Русский футуристический проект в первой половине десятых годов ушедшего века был устремлен не столько к будущему, сколько к изначальному. Причем в двух смыслах этого изначалия: к началу первотворения и к началам (многим) в каждый момент слово(миро)творения — творения слова и творения словом, являющим образ мира (Пастернак).
Но изначалие — всегда вдруг, и творится оно из звукобуквовидов, случайно взыгравших. Вразброс. Как бог на душу... Слово из гула нечленораз-делья. И так — каждый раз. И тогда случай вневременен и потому возможен всегда. А поскольку слово всегда первое, то оно не взыгрывает по образцу. Рождается само — не клонируется... И может не совпасть с самим собой. Оно — первоопечатно. За-умно, пред-умно. На-обумно. Оно — на-обум Лазаря. И потому в тысячу раз более верное, потому что на обум.
Пастернак:
И чем случайней, тем вернее Слагаются стихи навзрыд.
На обум, и потому на взрыд. Но и на смех (курам?). (Вспомним «Заклятие смехом» речетворца Хлебникова, в коем автор и материал творят друг друга. Творят мир и творца в мире нераздельно, но и не слиянно.)
Препинательность опечатки обновляет слово, указывает на странность речи, радует дитя о первых своих словах. Веселит его. Карнавал слововерти. Словотворение в нескончаемых начинаниях радостей и веселий первосло-вия. Сумасшедше нелепого, достовернейше наивного... А Крученых для этого всего мастерит заготовки, представая зудесником, творящим зудеса, взлетающие заумными книжицами. Одна из них так и называлась — «Заумная гнига» А. Крученых и Алягрова (псевдоним Романа Якобсона) с цветными гравюрами О. Розановой (1915 год). И гнига здесь — принципиально, потому что это, так сказать, первоопечатная книга, и потому гнига.
Такая вот практика.
Но была и теория, это все обосновывающая.
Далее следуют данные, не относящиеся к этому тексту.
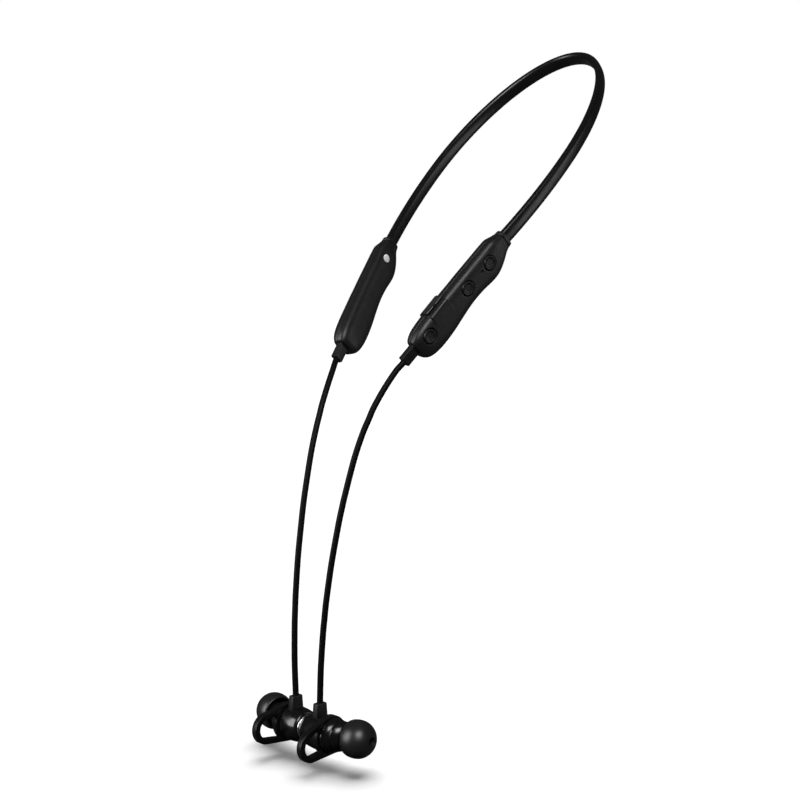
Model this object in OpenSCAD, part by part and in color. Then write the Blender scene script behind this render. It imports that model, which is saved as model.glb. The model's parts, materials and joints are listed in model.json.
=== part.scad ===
// Neckband earphones: a flexible neckband that carries a battery pod and a control pod,
// with a cord from each pod to an in-ear bud. The two buds hold together by magnets.
// Frame: +Z is up, +X is the wearer's left (the control pod), -Y is the wearer's front.
// The origin is the neck rest, which is the inner face of the band at its crown.

/* [Neckband] */
// width of the flat band, across the plane of the U
band_w = 5.2; // [4:0.1:7]
// thickness of the flat band
band_t = 2.8; // [2:0.1:4]
// wall of the silicone sleeve
sleeve_wall = 0.8; // [0.5:0.1:1.2]
// half of the widest spread of the U, to the centre line of the band
u_half_w = 32.3; // [28:0.1:60]
// length of the rounded crown, from the crown to the widest place
crown_len = 62.5; // [40:0.5:90]
// length of the whole U, from the crown to the pods
u_len = 104.4; // [80:0.1:160]
// half spread of the U where the band enters the pods
entry_half_w = 27.9; // [20:0.1:60]
// slope of the plane of the U, in degrees below level
u_tilt = 45; // [20:1:70]
// diameter of the memory wire in the band
memory_wire_d = 0.9; // [0.6:0.1:1.2]
// diameter of the bundle of signal wires in the band
wire_bundle_d = 1.0; // [0.6:0.1:1.2]

/* [Pods] */
// turn of a pod towards the middle, in degrees in the plane of the U
pod_turn = 11.3; // [0:0.1:20]
// drop of a pod below the plane of the U, in degrees
pod_drop = 2.5; // [0:0.1:10]
// wall of the pod shells
pod_wall = 0.9; // [0.7:0.1:1.5]
// roundness of a pod's cross-section: 1 is an ellipse, lower is squarer
pod_corner = 0.6; // [0.4:0.01:1]
// length of the strain relief below a pod
relief_len = 5.8; // [4:0.1:10]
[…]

И это была интересная теория.
Николай Бурлюк в «Поэтических началах» (1914), в разработке которых участвовал и его брат Давид, пишет: «Корневое слово имеет меньше будущего — чем случайное. Чересчур все прекрасное случайно (см. философия случая). Различна судьба двух детищ случая: рифма в почете, конечно, заслуженном, оговорка же, lapsus linguae, — этот кентавр поэзии — в загоне». В «Supplementum к поэтическому контрапункту» (тогда же — в 1914 г.) Н. Бурлюк говорит: «Многие слова оживут в новых очертаниях. В то время как ряд звуковых впечатлений создал нотное письмо, в то время как научные дисциплины полнятся новыми терминами и знаками, мы в поэтическом языке жмемся и боимся нарушить школьное правописание. Искусство ошибки также оттеняет созидаемое, как и академический язык».
234
Доверительно сообщено проф. С. А. Погодиным в пору разгула этого самого «издевательства», полуживого и поныне в демократических обличьях, хотя и в иных местах. Назову лишь двух самых скверных (простите — верных) — С. Чибиряева и М. Беляева.